# Are those properties sufficient for defining a field?

Consider the following properties:

1. $a(x+y) = ax + ay$
2. $x + y = y + x$
3. $ax = xa$
4. $x + 0 = x$
5. $x \cdot 1 = x$
6. for every $x\ne 0$ there's a $y$ such that $xy=1$.

Are those enough for defining a field?

• As a minimum they would need some quantifiers.
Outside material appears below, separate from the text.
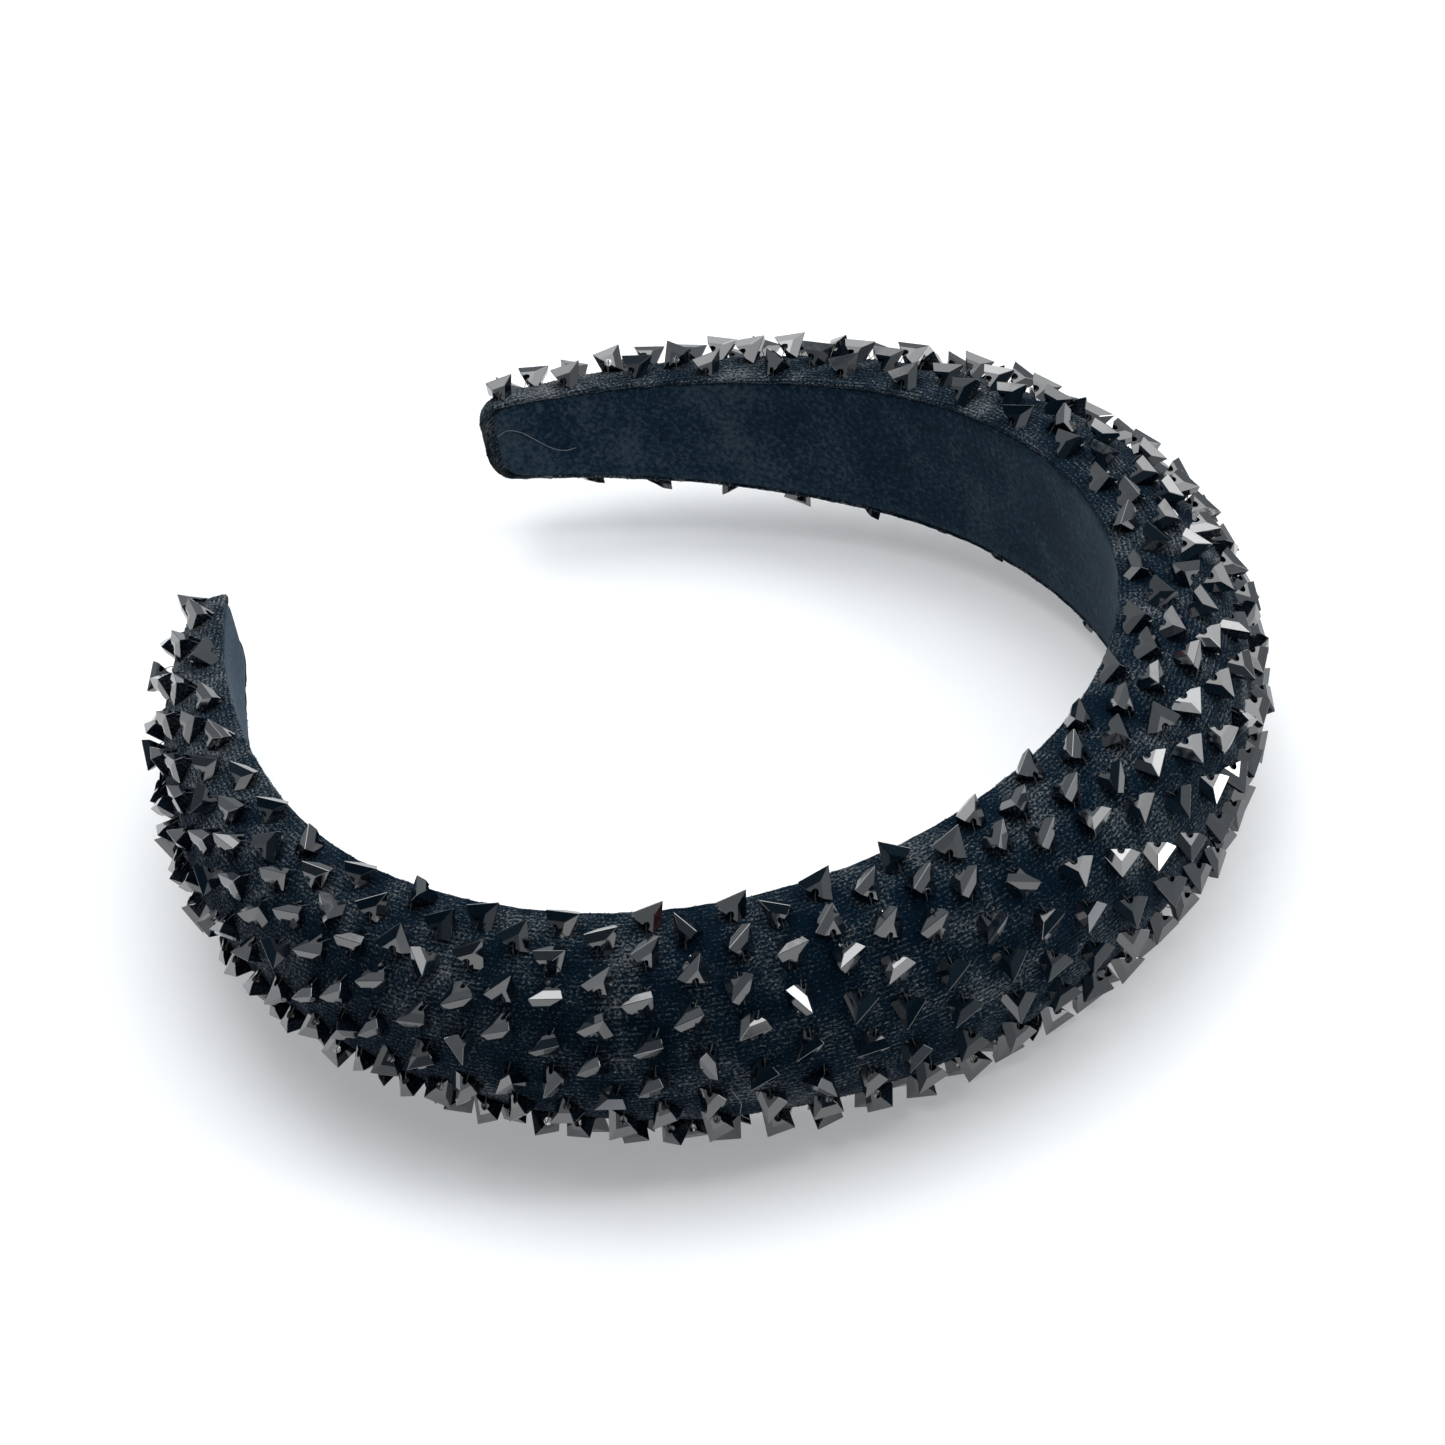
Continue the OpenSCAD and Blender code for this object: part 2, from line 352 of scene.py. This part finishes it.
def cloud(tree, place, scale, detail, roughness=0.5):
    """Noise at the scale and place."""
    return node(tree, "ShaderNodeTexNoise", {"Vector": place, "Scale": scale, "Detail": detail,
                                             "Roughness": roughness}).outputs["Fac"]


def bump(tree, shader, rise, strength, distance):
    """Small relief on the shader's surface."""
    relief = node(tree, "ShaderNodeBump", {"Height": rise, "Strength": strength, "Distance": distance})
    tree.links.new(relief.outputs["Normal"], shader.inputs["Normal"])


def painted_tip_glare(tree, place, most):
    """0 over the crown, rising to most at the two tips: painted glare, which makes the fabrics look lighter
    there.
    """
    lie = node(tree, "ShaderNodeSeparateXYZ", {"Vector": place}).outputs["Y"]
    return spread_over(tree, lie, 0.0, -0.08, 0.0, most)


def object_place(tree):
    """The place on the object, in metres."""
    return node(tree, "ShaderNodeTexCoord").outputs["Object"]


def velvet_material():
    """Very dark pile with a light grain, denser where it is crushed, in wales that run along the band."""
    made, tree, shader = material("black_velvet", Roughness=0.95, Sheen_Roughness=0.4,
                                  Sheen_Tint=(0.8, 0.88, 0.95, 1), Specular_IOR_Level=0.05)
    place = object_place(tree)
    cloth = node(tree, "ShaderNodeUVMap", uv_map="cloth").outputs["UV"]
    stretched = node(tree, "ShaderNodeVectorMath", {0: cloth, 1: (2.3, 2.7, 1.0)}, operation="MULTIPLY")
    tufts = cloud(tree, stretched.outputs["Vector"], 1.0, 2.0, 0.65)
    crush = cloud(tree, place, 115.0, 3.0, 0.6)
    wales = node(tree, "ShaderNodeTexWave", {"Vector": cloth, "Scale": 0.4, "Distortion": 4.0, "Detail": 2.0,
                                             "Detail Scale": 0.3},
                 wave_type="BANDS", bands_direction="Y").outputs["Fac"]
    spread = add(tree, multiply(tree, wales, 0.055), multiply(tree, crush, 0.42))
    # painted glare: the velvet's grain, and with it its sheen, is lightened towards the tips
    spread = add(tree, spread, painted_tip_glare(tree, place, 0.06))
    grain = multiply_add(tree, tufts, 0.62, spread)
    colour = ramp(tree, grain, (
        (0.505, (0.0006, 0.0075, 0.017)),
        (0.575, (0.004, 0.014, 0.026)),
        (0.635, (0.052, 0.062, 0.070)),
        (0.715, (0.18, 0.19, 0.195))))
    tree.links.new(colour, shader.inputs["Base Color"])
    tree.links.new(spread_over(tree, grain, 0.49, 0.72, 0.012, 0.28), shader.inputs["Sheen Weight"])
    bump(tree, shader, grain, 1.0, 0.0009)
    return made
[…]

But I doubt you can derive the associativity from these. – Tobias Kildetoft Mar 20 '17 at 12:55
• Another example of a structure that satisfies these axioms, but is not a field, is the set $\{0, 1\}$, with the $+$ operator being the "maximum" operator and the $\cdot$ operator being the "minimum" operator. – Tanner Swett Mar 20 '17 at 19:35
• Without $1 \not = 0$ you could have the zero ring with a single element – Henry Mar 20 '17 at 23:06
• You also need $0 \neq 1$. The set with one item: {0} satisfies these axioms, too (with 0=1). – ypercubeᵀᴹ Mar 20 '17 at 23:07

No. You still need additive inverses and the two associative properties. As a quick counterexample, consider the set of all nonnegative integers reals $S=\{x\in\mathbb{R}\mid x\ge0\}$. They satisfy all six properties. But it's not a field because there are no additive inverses.